■ **Recorded information**:
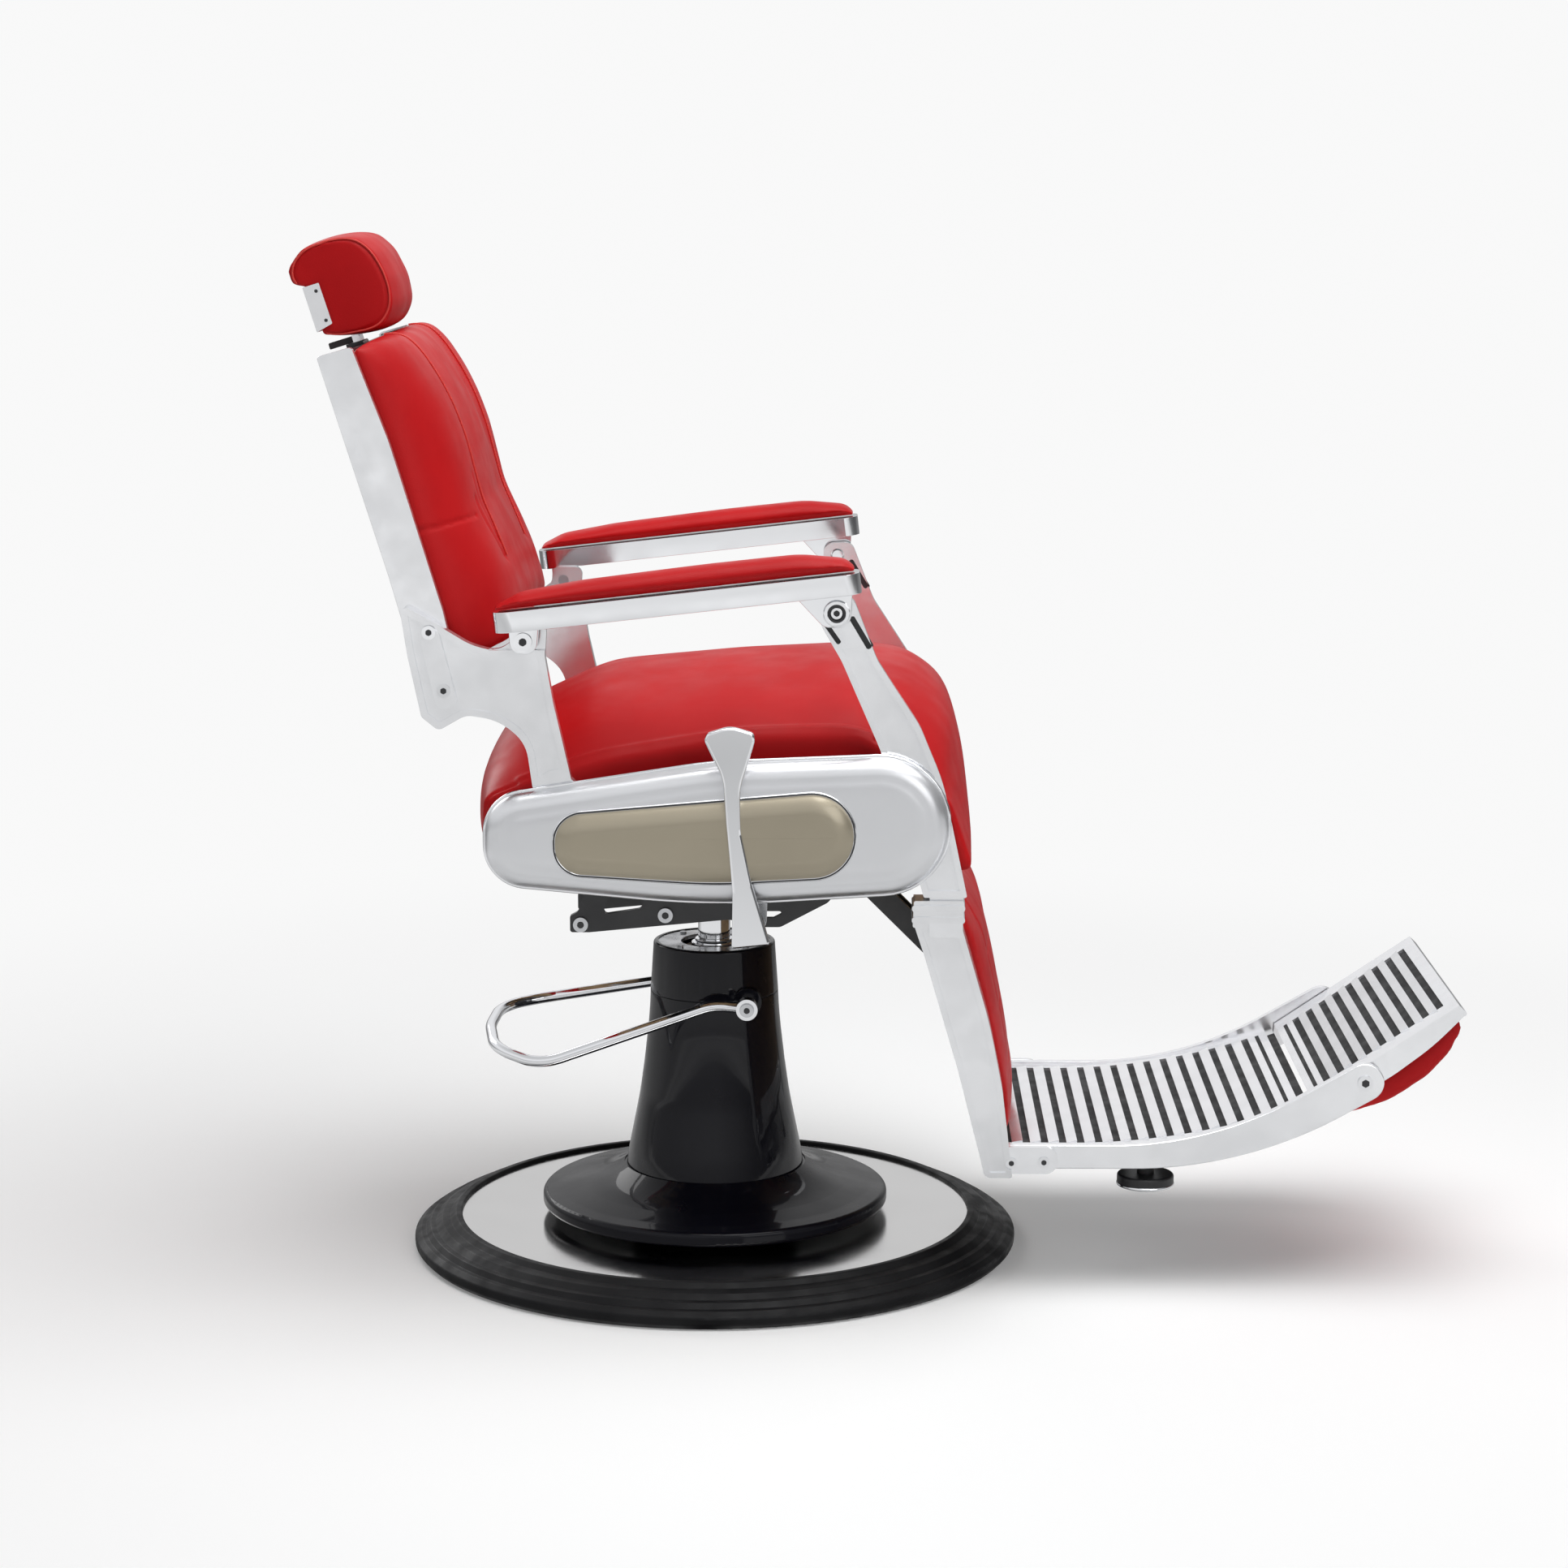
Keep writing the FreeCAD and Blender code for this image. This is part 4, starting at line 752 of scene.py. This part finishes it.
def soften(name, width):
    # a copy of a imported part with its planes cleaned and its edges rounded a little
    only(nodes[name])
    bpy.ops.object.duplicate()
    obj = bpy.context.object
    obj.name = name + "_soft"
    for key in [k for k in obj.keys() if k.startswith("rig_")]:
        del obj[key]
    body = nodes[name].get("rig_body")
    editing(obj)
    bpy.ops.mesh.remove_doubles(threshold=0.03 * mm)
    bpy.ops.mesh.dissolve_limited(angle_limit=math.radians(1), delimit={"SHARP"})
    bpy.ops.object.mode_set(mode="OBJECT")
    obj.parent = None
    applyModifier(obj, "BEVEL", width=width, segments=2, limit_method="ANGLE",
                  angle_limit=math.radians(32), use_clamp_overlap=True, miter_outer="MITER_ARC")
    bpy.ops.object.shade_smooth_by_angle(angle=math.radians(30))
    applyModifier(obj, "WEIGHTED_NORMAL", keep_sharp=True)
    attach(obj, body)
    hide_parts(name)


softened = {
    "back_brackets": 1.6, "leg_struts": 1.6, "leg_bars": 1.8, "footrest_rails": 1.4, "back_rails": 1.6,
    "arm_channel_right": 1.6, "arm_channel_left": 1.6, "recline_lever": 1.3, "flip_frame": 0.6,
    "headrest_post": 0.5, "column_housing": 2.0, "column_head": 1.2, "seat_mount": 0.8, "side_plates": 0.6,
    "leg_crank": 0.6, "foot_bumpers": 0.6,
}
for name, width in softened.items():
    soften(name, width * mm)
print("metal edges rounded on", len(softened), "nodes")


cover = {
    # x, z, radius
    "outline": [
        (-222, 541, 42), (9, 577, 500), (247, 587, 70), (247, 447, 69), (8, 431.5, 900), (-222, 453, 42),
    ],
    "panel": [(-151, 526.5, 30), (152, 553, 43), (152, 464, 43), (8, 456, 600), (-151, 466, 29)],
    # depth of the rim and of the panel's foot; how far in and out the edges and crowns go, and their rings
    "rim": 270, "edge": (20, 18, 10), "crown": (16, 2.2, 4), "sheet": 2.5 * mm,
    "panelFoot": 290, "panelEdge": (1.2, 0.8, 3), "panelCrown": (21, 8, 9),
    # thin lips: outline, depth, radius, finish and slot
    "lips": {
        "PanelLip": ("panel", 289.7, 2.1, "chrome", "polished_casting"),
        # a black cord inside the panel's lip: painted shadow, standing in for the lip's shadow on the panel
        "PanelGap": ("panel", 290.9, 1.1, "blackSteel", "black_steel"),
        "Rim": ("outline", 270, 2.4, "chrome", "polished_casting"),
    },
}


def stepsAlong(path):
    return [(b[0] - a[0], b[1] - a[1]) for a, b in zip(path, path[1:])]


def ellipseRings(reach, rise, rings):
    # inward and outward steps of a quarter of an ellipse
    angles = [math.pi / 2 * k / rings for k in range(rings + 1)]
    return stepsAlong([(reach * (1 - math.cos(a)), rise * math.sin(a)) for a in angles])


def crownRings(reach, rise, rings):
    # the same of a parabola
    return stepsAlong([(reach * k / rings, rise * (1 - (1 - k / rings) ** 2)) for k in range(rings + 1)])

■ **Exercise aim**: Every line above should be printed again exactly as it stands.

■ **Final result**:
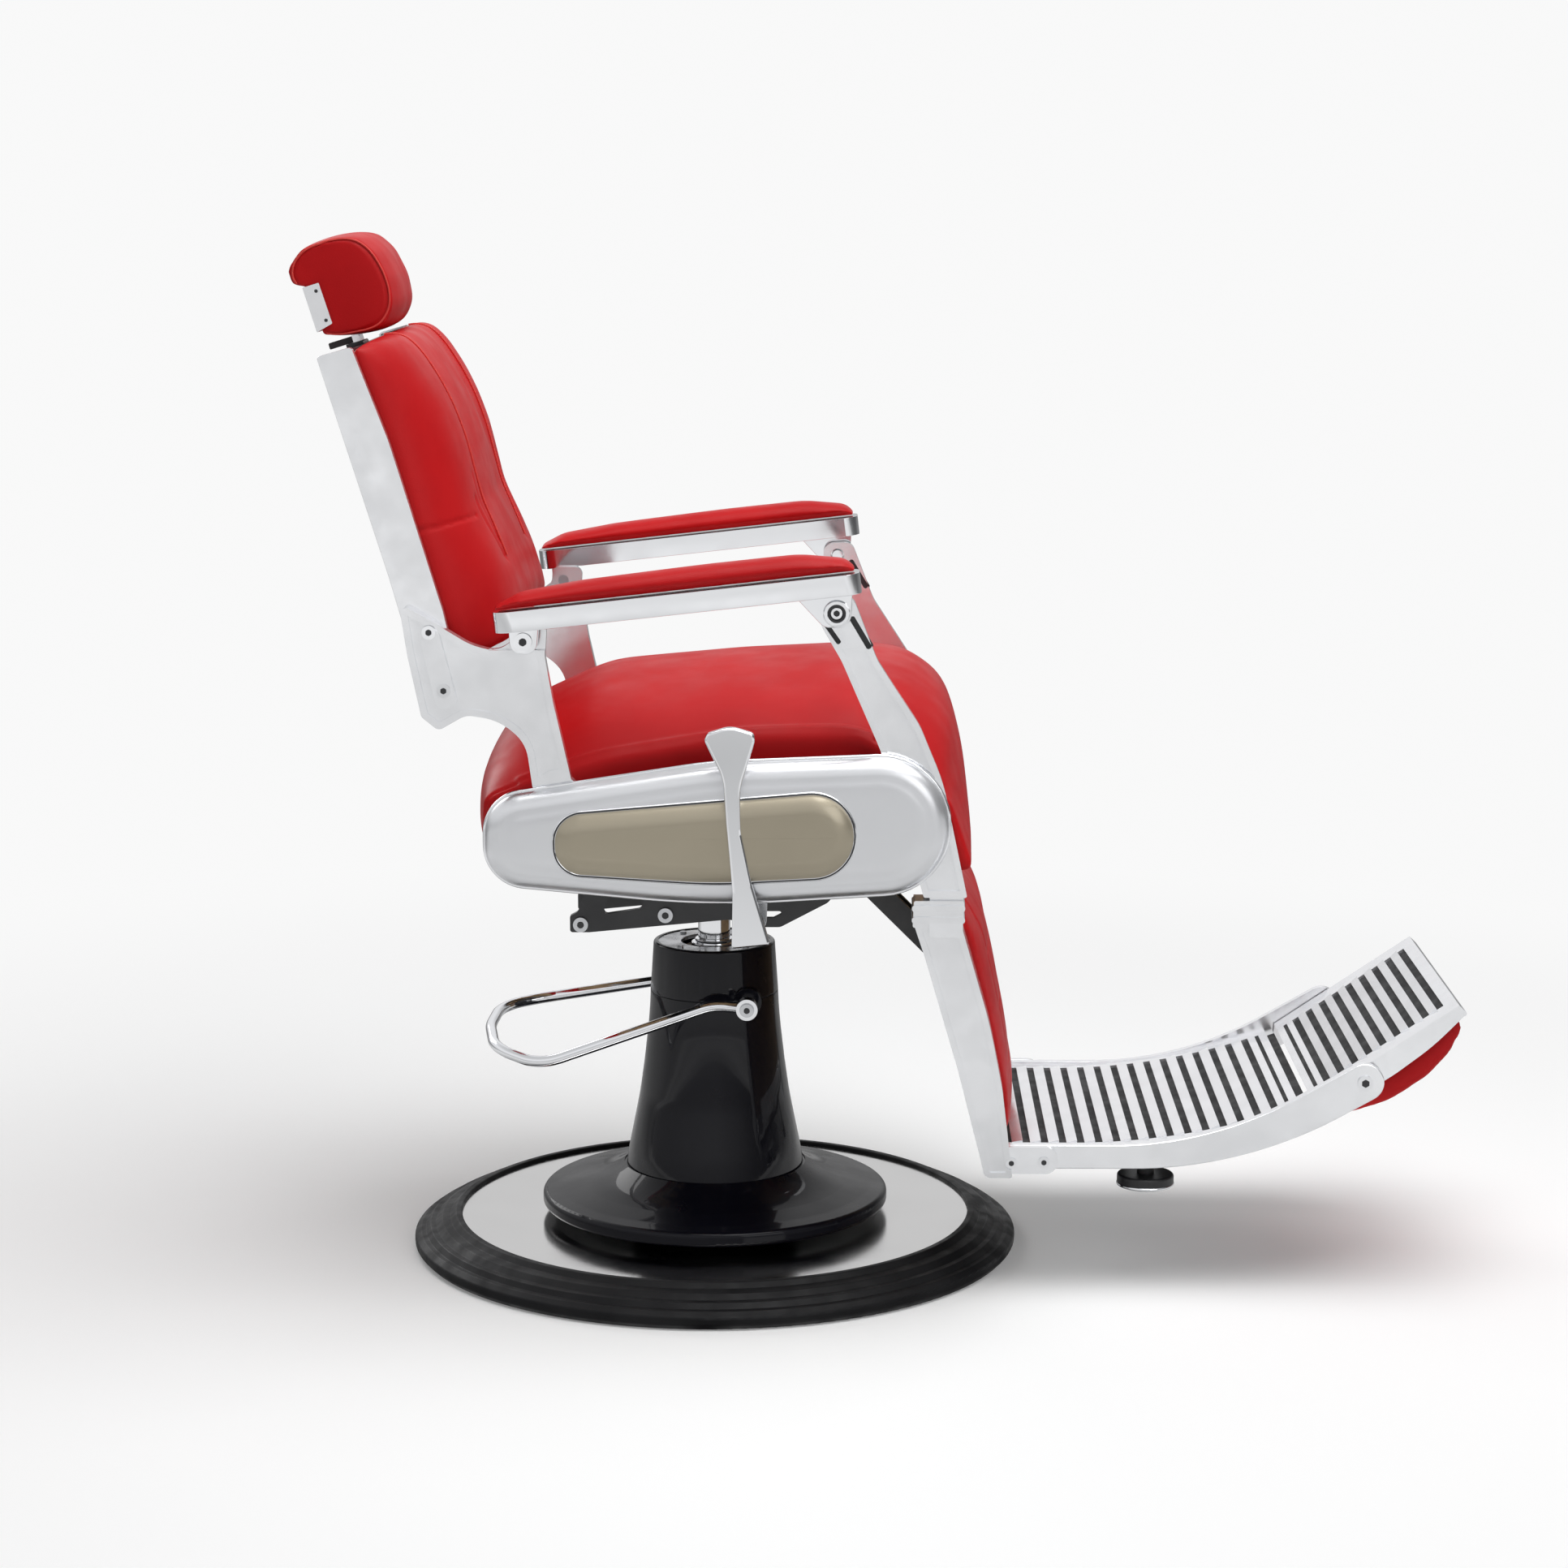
Keep writing the FreeCAD and Blender code for this image. This is part 4, starting at line 752 of scene.py. This part finishes it.
def soften(name, width):
    # a copy of a imported part with its planes cleaned and its edges rounded a little
    only(nodes[name])
    bpy.ops.object.duplicate()
    obj = bpy.context.object
    obj.name = name + "_soft"
    for key in [k for k in obj.keys() if k.startswith("rig_")]:
        del obj[key]
    body = nodes[name].get("rig_body")
    editing(obj)
    bpy.ops.mesh.remove_doubles(threshold=0.03 * mm)
    bpy.ops.mesh.dissolve_limited(angle_limit=math.radians(1), delimit={"SHARP"})
    bpy.ops.object.mode_set(mode="OBJECT")
    obj.parent = None
    applyModifier(obj, "BEVEL", width=width, segments=2, limit_method="ANGLE",
                  angle_limit=math.radians(32), use_clamp_overlap=True, miter_outer="MITER_ARC")
    bpy.ops.object.shade_smooth_by_angle(angle=math.radians(30))
    applyModifier(obj, "WEIGHTED_NORMAL", keep_sharp=True)
    attach(obj, body)
    hide_parts(name)


softened = {
    "back_brackets": 1.6, "leg_struts": 1.6, "leg_bars": 1.8, "footrest_rails": 1.4, "back_rails": 1.6,
    "arm_channel_right": 1.6, "arm_channel_left": 1.6, "recline_lever": 1.3, "flip_frame": 0.6,
    "headrest_post": 0.5, "column_housing": 2.0, "column_head": 1.2, "seat_mount": 0.8, "side_plates": 0.6,
    "leg_crank": 0.6, "foot_bumpers": 0.6,
}
for name, width in softened.items():
    soften(name, width * mm)
print("metal edges rounded on", len(softened), "nodes")


cover = {
    # x, z, radius
    "outline": [
        (-222, 541, 42), (9, 577, 500), (247, 587, 70), (247, 447, 69), (8, 431.5, 900), (-222, 453, 42),
    ],
    "panel": [(-151, 526.5, 30), (152, 553, 43), (152, 464, 43), (8, 456, 600), (-151, 466, 29)],
    # depth of the rim and of the panel's foot; how far in and out the edges and crowns go, and their rings
    "rim": 270, "edge": (20, 18, 10), "crown": (16, 2.2, 4), "sheet": 2.5 * mm,
    "panelFoot": 290, "panelEdge": (1.2, 0.8, 3), "panelCrown": (21, 8, 9),
    # thin lips: outline, depth, radius, finish and slot
    "lips": {
        "PanelLip": ("panel", 289.7, 2.1, "chrome", "polished_casting"),
        # a black cord inside the panel's lip: painted shadow, standing in for the lip's shadow on the panel
        "PanelGap": ("panel", 290.9, 1.1, "blackSteel", "black_steel"),
        "Rim": ("outline", 270, 2.4, "chrome", "polished_casting"),
    },
}


def stepsAlong(path):
    return [(b[0] - a[0], b[1] - a[1]) for a, b in zip(path, path[1:])]


def ellipseRings(reach, rise, rings):
    # inward and outward steps of a quarter of an ellipse
    angles = [math.pi / 2 * k / rings for k in range(rings + 1)]
    return stepsAlong([(reach * (1 - math.cos(a)), rise * math.sin(a)) for a in angles])


def crownRings(reach, rise, rings):
    # the same of a parabola
    return stepsAlong([(reach * k / rings, rise * (1 - (1 - k / rings) ** 2)) for k in range(rings + 1)])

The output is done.